A1 is excellent to process in a mould so that exact copies of the original can be obtained. It is possible to use a mould of different materials such as: silicone rubber, concrete forming plywood, PU, polyester, etc.
It is important that no adhesion can take place between the mould and the A1. Silicone rubbers are excellently suited for this purpose and therefore we also recommend working with moulds made of silicone rubber.
A silicone mould has a number of other advantages, such as:
- Flexibility of the mould is very useful when demoulding the A1 object.
- Because A1 does not shrink but has a small expansion during the reaction process between the A1 Liquid and the A1 Powder, an exact (detailed) impression of the silicone mould is created.
- A1 does not affect the silicone. This makes it possible to create an infinite number of A1 prints.
A silicone mould may be less suitable for dimensionally stable products. In addition, poor quality silicones (often cheap) with a high fat content can give off, which is sometimes visible on the A1 object.
Moulds made of sheet material such as epoxy plywood forms or polyester moulds work well in practice if provided with a suitable release agent. During hardening, A1 expands slightly. This can cause A1 to get stuck in the mould, especially when it is not self-discharging. Moulds made of gypsum or other porous materials are not recommended unless they have a fully sealing coating or washing system that prevents moisture from the A1 from penetrating into the mould. There is a risk of a (strong) bond between the mould and the A1 and a weakening of the A1 object.
When using a release agent, (limited) release agent may remain on the A1 object after release. Often these release agents are based on fat/oil. This can affect the adhesion of even finishing coats such as A1 Sealer PLUS, paint system or an extra layer A1.
Therefore, we advise to limit the use of release agents as much as possible or to work with mould materials that do not bond with A1.
Laminating in a mould
The use of a mould in combination with A1 Triaxial fibre gives the possibility to make strong and lightweight A1 objects.
When we start lamination we first apply a 1st layer A1, possibly thickened with Thix A, often with pigment, sand, metal powder and/or other materials to achieve the desired appearance. Before we start laminating it is important to let this layer dry (maximum 1 hour), to prevent the A1 Triaxial fibre from pressing through.
After applying the top or 1st layer in a mould, the time has come to continue applying the next (glass fabric reinforced) layers A1, when the top layer is already drying but still feels slightly moist. This moment is immediately after the set time of A1 has expired and is also dependent on ambient temperature, humidity and the use of A1 additives. This way you get a good adhesion between the different layers.
Cut the A1 Triaxial fibre to size in advance and create a new quantity of A1. You now apply the un-thickened A1 to the A1 top layer. Now you can laminate the A1 Triaxial fibre in it. Your brush from inside to outside to prevent any folds. No intermediate drying time is required to apply multiple layers of A1 Triaxial fibre.

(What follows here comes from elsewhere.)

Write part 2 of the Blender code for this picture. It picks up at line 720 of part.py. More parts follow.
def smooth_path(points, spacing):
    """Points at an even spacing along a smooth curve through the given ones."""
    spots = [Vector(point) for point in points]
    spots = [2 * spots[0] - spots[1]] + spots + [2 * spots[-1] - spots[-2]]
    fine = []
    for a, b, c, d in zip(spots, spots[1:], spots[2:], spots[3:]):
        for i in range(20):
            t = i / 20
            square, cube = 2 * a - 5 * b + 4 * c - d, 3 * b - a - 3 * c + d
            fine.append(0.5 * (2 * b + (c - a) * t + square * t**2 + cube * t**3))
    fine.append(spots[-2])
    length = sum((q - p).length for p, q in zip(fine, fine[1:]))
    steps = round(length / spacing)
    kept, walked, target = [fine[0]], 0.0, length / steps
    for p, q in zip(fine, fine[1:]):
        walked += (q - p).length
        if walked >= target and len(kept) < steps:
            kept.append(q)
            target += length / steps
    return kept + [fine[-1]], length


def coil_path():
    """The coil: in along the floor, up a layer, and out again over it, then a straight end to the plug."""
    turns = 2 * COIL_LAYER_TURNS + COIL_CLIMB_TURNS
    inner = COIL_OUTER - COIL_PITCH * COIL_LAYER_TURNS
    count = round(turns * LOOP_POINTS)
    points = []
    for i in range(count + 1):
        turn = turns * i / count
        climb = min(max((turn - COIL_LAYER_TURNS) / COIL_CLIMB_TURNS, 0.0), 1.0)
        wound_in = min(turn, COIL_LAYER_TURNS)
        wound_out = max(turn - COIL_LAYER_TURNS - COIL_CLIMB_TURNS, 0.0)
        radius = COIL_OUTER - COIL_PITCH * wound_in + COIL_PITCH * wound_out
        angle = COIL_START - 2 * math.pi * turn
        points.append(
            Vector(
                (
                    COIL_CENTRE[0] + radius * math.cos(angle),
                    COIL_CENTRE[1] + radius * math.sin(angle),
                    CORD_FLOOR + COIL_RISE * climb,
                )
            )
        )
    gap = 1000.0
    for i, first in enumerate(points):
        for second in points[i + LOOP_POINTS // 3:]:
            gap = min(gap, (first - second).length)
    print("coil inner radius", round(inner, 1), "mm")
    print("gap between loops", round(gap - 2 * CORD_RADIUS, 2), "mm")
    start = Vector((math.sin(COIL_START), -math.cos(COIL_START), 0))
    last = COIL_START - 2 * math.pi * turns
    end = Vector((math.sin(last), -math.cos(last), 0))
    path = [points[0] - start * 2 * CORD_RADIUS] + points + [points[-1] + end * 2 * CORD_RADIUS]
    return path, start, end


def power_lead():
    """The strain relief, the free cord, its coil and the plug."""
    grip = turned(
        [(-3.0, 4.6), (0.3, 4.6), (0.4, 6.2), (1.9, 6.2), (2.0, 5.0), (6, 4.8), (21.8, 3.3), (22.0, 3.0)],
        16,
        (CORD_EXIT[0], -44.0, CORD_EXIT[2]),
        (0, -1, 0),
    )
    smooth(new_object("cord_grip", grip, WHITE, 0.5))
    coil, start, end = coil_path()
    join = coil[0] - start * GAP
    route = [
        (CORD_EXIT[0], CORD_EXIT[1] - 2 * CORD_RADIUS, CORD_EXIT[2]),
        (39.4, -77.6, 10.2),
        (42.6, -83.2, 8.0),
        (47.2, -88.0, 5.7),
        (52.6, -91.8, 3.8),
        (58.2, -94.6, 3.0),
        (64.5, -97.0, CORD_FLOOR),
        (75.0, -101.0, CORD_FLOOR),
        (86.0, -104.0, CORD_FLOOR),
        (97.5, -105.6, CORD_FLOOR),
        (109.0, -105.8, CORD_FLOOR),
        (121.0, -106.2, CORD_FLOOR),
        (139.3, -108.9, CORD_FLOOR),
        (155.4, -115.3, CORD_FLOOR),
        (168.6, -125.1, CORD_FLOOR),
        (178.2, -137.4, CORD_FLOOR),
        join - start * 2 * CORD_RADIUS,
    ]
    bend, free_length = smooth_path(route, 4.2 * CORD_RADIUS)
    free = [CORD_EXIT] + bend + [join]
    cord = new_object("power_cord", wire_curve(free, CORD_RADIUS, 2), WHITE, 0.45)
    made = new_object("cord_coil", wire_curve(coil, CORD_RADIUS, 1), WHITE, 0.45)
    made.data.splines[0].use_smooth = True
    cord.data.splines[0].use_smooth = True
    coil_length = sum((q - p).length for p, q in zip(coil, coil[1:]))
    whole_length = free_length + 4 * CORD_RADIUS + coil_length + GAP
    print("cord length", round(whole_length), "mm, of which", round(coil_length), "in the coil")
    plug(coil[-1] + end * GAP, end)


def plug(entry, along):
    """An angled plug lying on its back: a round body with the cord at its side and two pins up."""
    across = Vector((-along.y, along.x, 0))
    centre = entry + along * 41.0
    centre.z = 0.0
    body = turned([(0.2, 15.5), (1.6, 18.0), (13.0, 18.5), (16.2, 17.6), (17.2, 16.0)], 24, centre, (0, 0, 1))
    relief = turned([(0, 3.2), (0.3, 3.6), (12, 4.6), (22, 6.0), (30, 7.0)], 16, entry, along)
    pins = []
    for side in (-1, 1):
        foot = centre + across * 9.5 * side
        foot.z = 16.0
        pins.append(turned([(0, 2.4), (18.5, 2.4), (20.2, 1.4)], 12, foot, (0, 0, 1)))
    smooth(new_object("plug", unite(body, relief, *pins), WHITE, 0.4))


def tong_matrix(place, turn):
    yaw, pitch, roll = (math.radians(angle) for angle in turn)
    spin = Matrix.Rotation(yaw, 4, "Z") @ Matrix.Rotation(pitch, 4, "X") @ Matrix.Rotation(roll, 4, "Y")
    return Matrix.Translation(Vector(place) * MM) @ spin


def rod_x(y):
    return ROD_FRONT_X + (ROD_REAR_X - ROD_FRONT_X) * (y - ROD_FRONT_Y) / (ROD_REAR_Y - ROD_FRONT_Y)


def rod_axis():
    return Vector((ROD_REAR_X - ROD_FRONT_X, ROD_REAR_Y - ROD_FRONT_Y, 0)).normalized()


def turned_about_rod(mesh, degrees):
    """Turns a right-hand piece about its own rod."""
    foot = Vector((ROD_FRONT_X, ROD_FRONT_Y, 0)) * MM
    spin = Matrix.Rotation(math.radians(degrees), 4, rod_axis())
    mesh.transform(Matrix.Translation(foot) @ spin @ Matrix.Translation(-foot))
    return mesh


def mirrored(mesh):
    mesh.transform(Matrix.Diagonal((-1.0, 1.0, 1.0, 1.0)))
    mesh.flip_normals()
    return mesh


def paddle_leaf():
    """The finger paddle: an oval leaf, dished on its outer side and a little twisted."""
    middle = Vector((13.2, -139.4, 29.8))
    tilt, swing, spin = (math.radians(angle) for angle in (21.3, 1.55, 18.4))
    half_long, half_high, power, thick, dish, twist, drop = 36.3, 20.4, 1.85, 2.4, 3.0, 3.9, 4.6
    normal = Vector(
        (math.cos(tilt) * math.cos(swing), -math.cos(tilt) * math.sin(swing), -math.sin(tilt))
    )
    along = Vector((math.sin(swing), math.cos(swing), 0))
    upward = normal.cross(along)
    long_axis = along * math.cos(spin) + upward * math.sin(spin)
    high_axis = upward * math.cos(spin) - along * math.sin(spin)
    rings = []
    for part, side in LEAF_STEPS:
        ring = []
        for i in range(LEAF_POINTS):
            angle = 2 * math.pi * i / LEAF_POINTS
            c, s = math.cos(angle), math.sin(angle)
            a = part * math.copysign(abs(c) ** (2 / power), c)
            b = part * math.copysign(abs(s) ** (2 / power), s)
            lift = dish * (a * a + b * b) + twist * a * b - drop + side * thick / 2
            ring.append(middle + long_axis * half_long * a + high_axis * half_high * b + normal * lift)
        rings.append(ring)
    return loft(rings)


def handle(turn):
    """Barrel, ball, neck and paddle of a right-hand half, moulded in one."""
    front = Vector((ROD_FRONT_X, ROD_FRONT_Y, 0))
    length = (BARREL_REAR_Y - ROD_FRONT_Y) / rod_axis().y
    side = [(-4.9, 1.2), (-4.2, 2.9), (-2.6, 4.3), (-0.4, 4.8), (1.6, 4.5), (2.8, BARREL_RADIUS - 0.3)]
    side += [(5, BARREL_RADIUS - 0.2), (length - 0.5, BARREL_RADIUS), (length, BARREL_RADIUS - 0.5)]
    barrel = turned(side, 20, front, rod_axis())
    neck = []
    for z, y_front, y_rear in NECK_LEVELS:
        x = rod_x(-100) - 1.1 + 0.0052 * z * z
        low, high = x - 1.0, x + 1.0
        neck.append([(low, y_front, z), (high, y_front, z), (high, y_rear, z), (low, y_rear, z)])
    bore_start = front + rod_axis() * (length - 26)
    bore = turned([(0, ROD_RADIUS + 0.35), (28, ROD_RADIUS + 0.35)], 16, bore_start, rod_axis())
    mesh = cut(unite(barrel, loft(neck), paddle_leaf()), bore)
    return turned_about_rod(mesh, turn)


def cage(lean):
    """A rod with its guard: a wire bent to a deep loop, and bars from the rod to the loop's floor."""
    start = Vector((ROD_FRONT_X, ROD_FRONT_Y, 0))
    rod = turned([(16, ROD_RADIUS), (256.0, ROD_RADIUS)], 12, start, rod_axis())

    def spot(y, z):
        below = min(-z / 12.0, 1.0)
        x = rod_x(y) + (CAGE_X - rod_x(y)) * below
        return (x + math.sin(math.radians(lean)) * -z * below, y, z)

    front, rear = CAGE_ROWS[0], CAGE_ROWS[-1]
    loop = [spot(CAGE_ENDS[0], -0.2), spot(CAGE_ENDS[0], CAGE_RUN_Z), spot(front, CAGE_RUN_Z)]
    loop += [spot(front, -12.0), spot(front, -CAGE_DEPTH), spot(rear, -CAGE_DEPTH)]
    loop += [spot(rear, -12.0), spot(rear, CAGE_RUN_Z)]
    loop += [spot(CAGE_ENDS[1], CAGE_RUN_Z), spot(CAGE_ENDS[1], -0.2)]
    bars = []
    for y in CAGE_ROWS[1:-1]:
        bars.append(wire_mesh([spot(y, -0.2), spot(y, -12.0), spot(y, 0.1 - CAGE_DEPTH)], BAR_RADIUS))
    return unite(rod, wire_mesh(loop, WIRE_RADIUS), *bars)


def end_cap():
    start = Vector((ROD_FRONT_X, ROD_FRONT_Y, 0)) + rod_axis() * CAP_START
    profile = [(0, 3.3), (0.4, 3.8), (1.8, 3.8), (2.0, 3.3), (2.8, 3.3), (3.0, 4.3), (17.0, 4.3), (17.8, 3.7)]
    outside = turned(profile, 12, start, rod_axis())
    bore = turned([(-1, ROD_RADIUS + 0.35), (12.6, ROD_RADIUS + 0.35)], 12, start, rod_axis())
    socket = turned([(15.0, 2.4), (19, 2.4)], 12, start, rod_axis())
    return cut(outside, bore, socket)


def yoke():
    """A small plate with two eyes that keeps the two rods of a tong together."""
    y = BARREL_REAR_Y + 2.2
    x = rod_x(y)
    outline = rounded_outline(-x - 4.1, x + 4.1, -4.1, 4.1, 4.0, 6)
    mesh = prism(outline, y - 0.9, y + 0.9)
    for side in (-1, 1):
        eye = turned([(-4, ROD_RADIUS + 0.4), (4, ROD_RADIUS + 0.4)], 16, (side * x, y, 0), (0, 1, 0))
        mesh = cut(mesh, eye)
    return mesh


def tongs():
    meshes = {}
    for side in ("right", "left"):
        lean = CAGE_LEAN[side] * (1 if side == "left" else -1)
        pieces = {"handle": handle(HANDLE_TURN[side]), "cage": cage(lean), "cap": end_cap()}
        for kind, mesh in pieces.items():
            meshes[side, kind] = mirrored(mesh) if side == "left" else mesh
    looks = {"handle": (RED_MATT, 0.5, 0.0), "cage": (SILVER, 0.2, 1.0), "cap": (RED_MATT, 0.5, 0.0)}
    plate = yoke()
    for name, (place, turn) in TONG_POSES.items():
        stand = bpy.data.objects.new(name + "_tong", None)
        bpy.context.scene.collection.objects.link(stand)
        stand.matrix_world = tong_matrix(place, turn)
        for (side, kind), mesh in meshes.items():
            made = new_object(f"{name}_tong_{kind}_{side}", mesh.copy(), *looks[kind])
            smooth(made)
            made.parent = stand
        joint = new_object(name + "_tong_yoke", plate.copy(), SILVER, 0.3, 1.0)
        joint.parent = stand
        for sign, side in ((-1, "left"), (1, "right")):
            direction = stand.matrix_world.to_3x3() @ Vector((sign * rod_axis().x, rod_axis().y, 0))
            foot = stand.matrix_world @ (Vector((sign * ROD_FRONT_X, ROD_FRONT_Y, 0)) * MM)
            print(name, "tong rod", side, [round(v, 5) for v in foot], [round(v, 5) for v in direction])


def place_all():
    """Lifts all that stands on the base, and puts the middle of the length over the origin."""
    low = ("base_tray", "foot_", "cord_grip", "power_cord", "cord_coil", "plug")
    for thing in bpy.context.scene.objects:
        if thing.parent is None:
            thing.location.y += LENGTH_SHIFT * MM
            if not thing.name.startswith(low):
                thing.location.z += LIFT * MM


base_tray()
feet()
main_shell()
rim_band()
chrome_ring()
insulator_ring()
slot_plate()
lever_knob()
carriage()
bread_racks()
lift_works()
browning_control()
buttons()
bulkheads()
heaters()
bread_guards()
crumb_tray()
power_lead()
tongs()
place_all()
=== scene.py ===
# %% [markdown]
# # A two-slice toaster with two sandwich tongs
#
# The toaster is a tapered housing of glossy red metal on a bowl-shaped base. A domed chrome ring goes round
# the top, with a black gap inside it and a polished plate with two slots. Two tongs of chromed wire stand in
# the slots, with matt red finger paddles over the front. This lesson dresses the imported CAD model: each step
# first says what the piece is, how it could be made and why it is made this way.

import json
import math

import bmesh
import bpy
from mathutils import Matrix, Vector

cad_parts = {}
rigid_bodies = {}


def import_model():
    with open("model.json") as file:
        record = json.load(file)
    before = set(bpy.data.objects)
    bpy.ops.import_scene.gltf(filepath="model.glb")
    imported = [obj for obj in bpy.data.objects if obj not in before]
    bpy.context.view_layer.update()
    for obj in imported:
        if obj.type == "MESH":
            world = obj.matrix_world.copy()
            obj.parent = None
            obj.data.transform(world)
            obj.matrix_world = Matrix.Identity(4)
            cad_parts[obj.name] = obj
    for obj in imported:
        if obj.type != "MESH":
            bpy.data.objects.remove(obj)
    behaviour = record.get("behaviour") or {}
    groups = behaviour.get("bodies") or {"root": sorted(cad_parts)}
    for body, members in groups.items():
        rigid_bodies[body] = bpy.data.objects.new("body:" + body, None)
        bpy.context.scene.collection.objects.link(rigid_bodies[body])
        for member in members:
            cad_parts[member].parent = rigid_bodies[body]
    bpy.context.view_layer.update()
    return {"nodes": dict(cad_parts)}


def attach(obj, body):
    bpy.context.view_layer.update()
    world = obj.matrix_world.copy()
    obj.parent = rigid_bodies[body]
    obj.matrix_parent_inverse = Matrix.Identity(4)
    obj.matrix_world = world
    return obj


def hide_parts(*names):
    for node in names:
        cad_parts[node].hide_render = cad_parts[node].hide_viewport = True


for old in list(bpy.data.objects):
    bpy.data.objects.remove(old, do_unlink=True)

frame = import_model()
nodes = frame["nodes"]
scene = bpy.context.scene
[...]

If the underlying A1 layer is cured, a thin layer of A1 must be re-applied before the new A1 layer can be laminated with Triaxial fibre (wet in wet work).
Releasing the mould is often possible after 1 hour. For vulnerable objects, this period may be longer.
We advise that you apply at least 2 to 4 layers of A1 Triaxial fibre. For fixing or capturing vulnerabilities, even 6 to 8 layers or more can be used.
Temperature and humidity
Temperature and humidity affect set time and curing of A1. For larger objects A1 Retarder can be used to extend the set time so that there is more time to work on the A1 object quietly. Provided the processing temperature is not too high and the air humidity is not too low, this is a good way of working.
The use of A1 Retarder for the application of the top layer (gelcoat layer) and in particular when working in moulds, we advise against it in hot weather (above 25°C – 30°C), in combination with low humidity. In hot and dry weather, a dry layer will quickly form on the surface, even before the curing process begins. The curing process seems to begin but the underlay is still soft. The risk of craquelure formation in the top layer and poor curing is therefore high. In addition, the adhesion to other A1 layers will be weaker. If possible, try to avoid working in conditions above 25 °C. An alternative is to add A1 Accelerator which will shorten the set time of A1.
Light spots / colour differences after releasing from a mould
Due to water evaporation some light spots, colour difference or ‘water marks’ can appear in your product. It might help to have a early demoulding.